I wonder a lot how differently I might (or might not) have turned out if they'd had me after they willingly became tools for the corporate machine. Would I be just like them? Or would I still be me? Or some mixture, maybe; would I be a self-loathing queer who lived in the closet, married to some nice man and just miserable? I know what I'd like to believe, but I can't say for sure.
I just read that Mr. Bush announced that he's planning to try to make gay marriage impossible in your country. I'm pissed and sorry at the same time.
Being gay or gays were never really an issue when I grew up. My mom's elder brother is gay. When my granddad found out, he kicked his son out and didn't want to see him again and he tried to forbid his 5 other children to go see or even contact their brother. My mom, she was a tough one, told him that her brother was still her brother and if she wanted to see him, she would. And she did. She had huge fights with her dad, but she still visited and called her brother. And this attitude helped somewhat, because in the end my granddad sortof accepted his gay son, but still not quite.
So my mom always made sure that it would not be a problem if I were gay or not. She would accept me no matter what, and was hoping that I felt safe and secure enough to tell her if I were gay.
Sounds like your mom is pretty cool, Marjon. Thanks for sharing that story about your family.
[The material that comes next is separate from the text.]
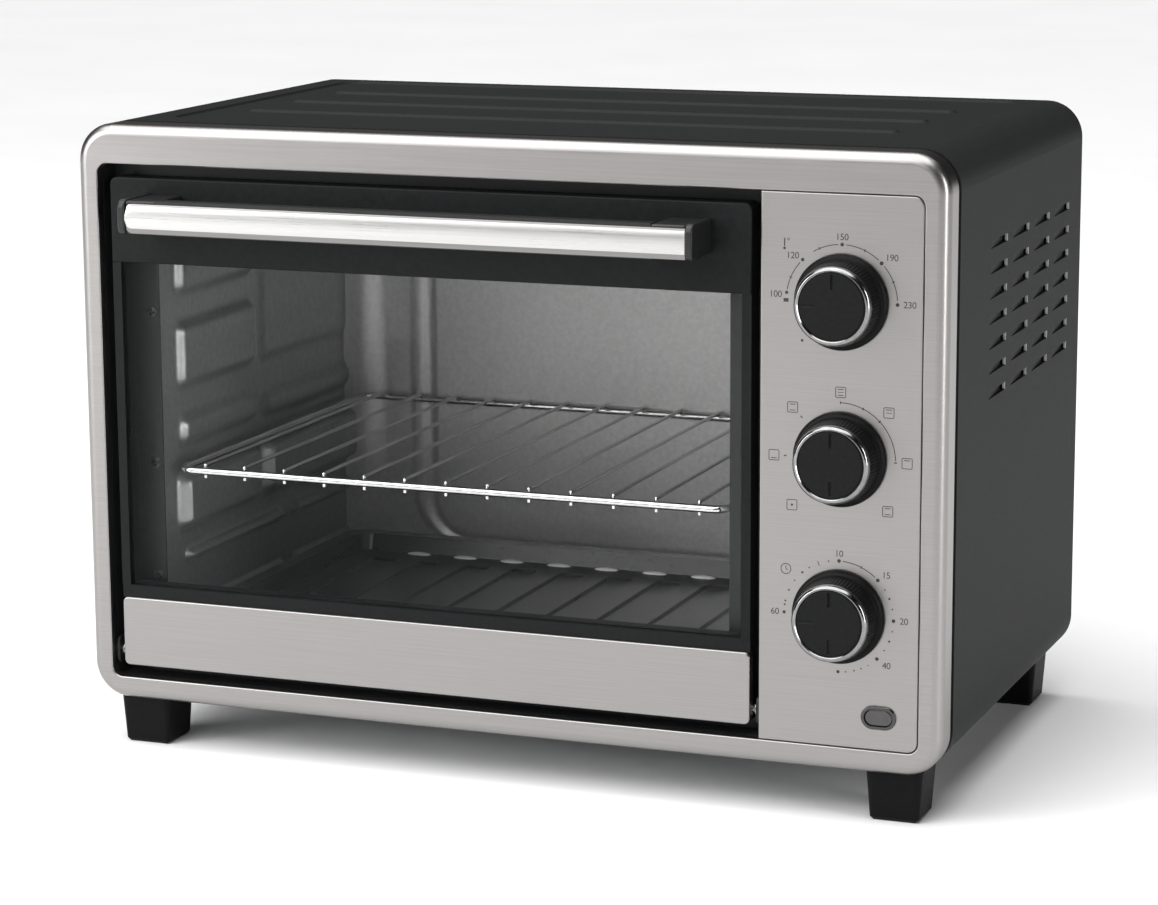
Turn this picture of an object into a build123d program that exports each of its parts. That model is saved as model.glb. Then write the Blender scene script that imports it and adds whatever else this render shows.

Yeah, BushCo is on the warpath against gays again. It is both infuriating and depressing, but this constitutional amendment probably won't be enacted. At this point, I don't think it even has enough votes to get out of the Senate or the House, and W's poll numbers are at record lows so hopefully there's no temptation for any Senators who opposed it last time to flip. To me, it smells like setting the stage for more queer-bashing in the Congressional elections this fall, since the Republicans essentially have nothing else to run on except for their usual agenda of fear, god, gays and abortion.